American baseball player (born 1998)

Zachary Allen Peek (born May 6, 1998) is an American professional baseball pitcher in the New York Mets organization.

==Early life and education==
Zachary Allen Peek was born in Pineville, North Carolina on May 6, 1998, the son of David and Courtney Peek.

He attended Jefferson Forest High School in Forest, Virginia, and later studied at Winthrop University.

==Baseball career==
===Amateur===
Peek played college baseball at Winthrop University. In 2018, he played collegiate summer baseball in the Cape Cod Baseball League with the Bourne Braves. As a junior in 2019, he started 14 games and went 7–3 with a 4.02 ERA and 91 strikeouts over 87 1/3 innings.

===Baltimore Orioles===
Peek was selected by the Los Angeles Angels in the sixth round (181st overall) of the 2019 Major League Baseball draft and signed.

On December 4, 2019, Peek (alongside Kyle Bradish, Isaac Mattson, and Kyle Brnovich) was traded to the Baltimore Orioles in exchange for Dylan Bundy. He did not play in a game in 2020 due to the cancellation of the minor league season because of the COVID-19 pandemic.
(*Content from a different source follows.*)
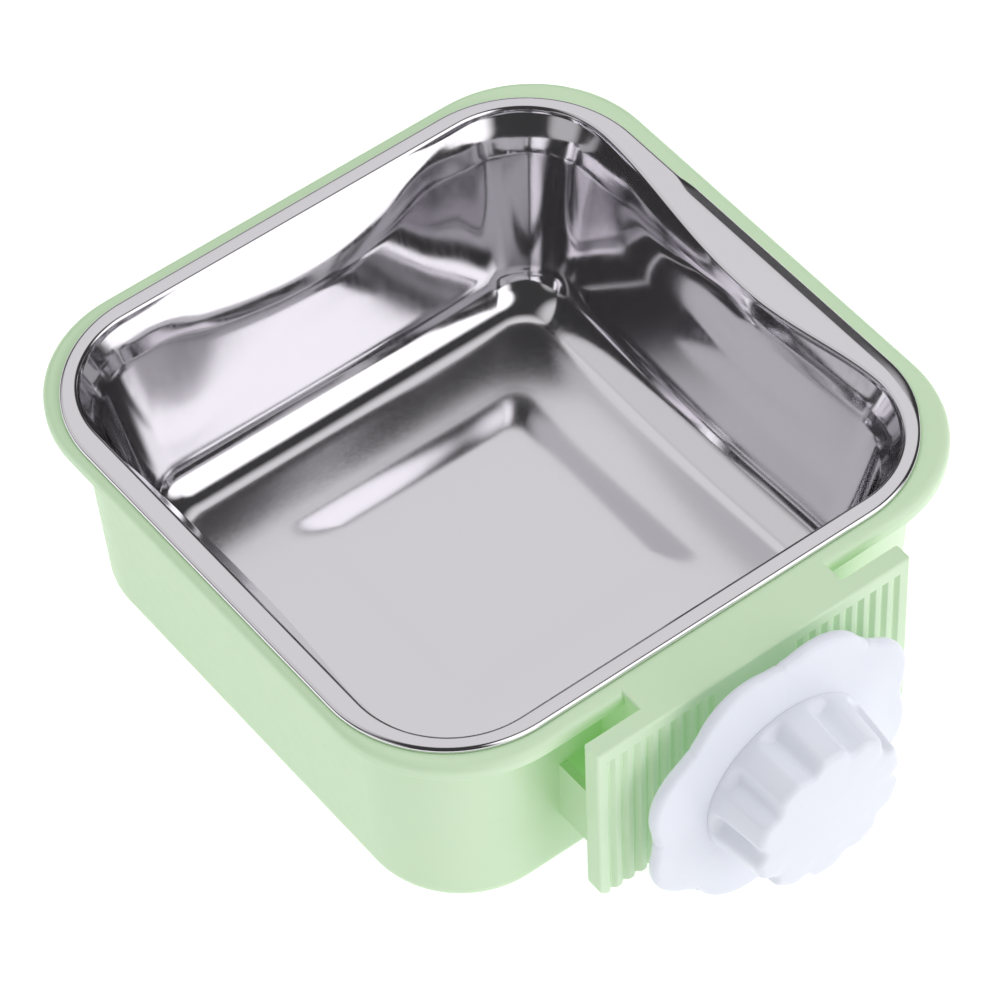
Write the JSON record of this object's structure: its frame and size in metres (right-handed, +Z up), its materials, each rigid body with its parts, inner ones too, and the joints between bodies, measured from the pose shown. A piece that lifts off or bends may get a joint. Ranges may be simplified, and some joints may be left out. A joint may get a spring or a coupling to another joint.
{
  "type": "screw-on cage bowl",
  "caption": "Square cage bowl for small animals: a steel bowl lifts out of a moulded holder, and a fluted knob draws a wavy disc up to a ribbed plate to grip the cage wires.",
  "frame": {"origin": "middle of the holder's base, on its underside", "axes": "+Z up out of the bowl, -Y towards the clamp's knob, +X to the right seen from the knob's side"},
  "size_m": [0.14, 0.1719, 0.0612],
  "materials": {
    "green_plastic": "pale green, satin moulded",
    "white_plastic": "cool white, satin moulded",
    "stainless": "drawn and polished",
    "spring_steel": "plain"
  },
  "bodies": {
    "root": {"holder": "green_plastic", "captive_nut": "white_plastic"},
    "bowl": {"steel_bowl": "stainless"},
    "disc": {"pressure_disc": "white_plastic"},
    "knob": {"clamp_knob": "white_plastic", "clamp_screw": "white_plastic", "retaining_ring": "spring_steel"}
  },
  "joints": [
    {"name": "bowl_lift", "type": "slide", "parent": "root", "child": "bowl", "axis": [0, 0, 1], "range_m": [0, 0.06]},
    {"name": "disc_slide", "type": "slide", "parent": "root", "child": "disc", "axis": [0, 1, 0], "range_m": [-0.0033, 0.0051]},
    {"name": "knob_turn", "type": "hinge", "parent": "disc", "child": "knob", "pos_m": [0, -0.09, 0.0275], "axis": [0, 1, 0], "range_deg": [-390, 600]}
  ],
  "couplings": [
    {"joint": "disc_slide", "follows": "knob_turn", "m_per_rad": 0.00047746}
  ]
}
Peek made his professional debut in 2021 with the Single-A Delmarva Shorebirds and was promoted to the High-A Aberdeen IronBirds during the season. Over 23 games (16 starts) between the two affiliates, he went 6–3 with a 3.80 ERA and 122 strikeouts over ninety innings pitched. Peek opened the 2022 season with the Double-A Bowie Baysox. He made 11 starts for Bowie, in which he went 0–3 with a 3.57 ERA and forty strikeouts over 45 1/3 innings before undergoing Tommy John surgery, forcing him to miss the remainder of the season. Peek pitched only 10 2/3 innings in 2023 while recovering, splitting time between Aberdeen, Delmarva, and the rookie-level Florida Complex League Orioles. After the season, he was selected to play in the Arizona Fall League for the Mesa Solar Sox.

Peek played in eight games in 2024 with Delmarva and Bowie, pitching to a cumulative 4.02 ERA with 20 strikeouts and one save across 15 2/3 innings pitched,

===Milwaukee Brewers===
On December 11, 2024, Peek was selected by the Milwaukee Brewers in the minor league phase of the Rule 5 draft. He was assigned to the High-A Wisconsin Timber Rattlers to open the 2025 season and was later promoted to the Double-A Biloxi Shuckers. In 43 appearances out of the bullpen for the two affiliates, Peek accumulated an 11-3 record and 3.63 ERA with 75 strikeouts and three saves across 69 1/3 innings pitched. Peek elected free agency following the season on November 6.

===New York Mets===
On December 13, 2025, Peek signed a minor league contract with the New York Mets.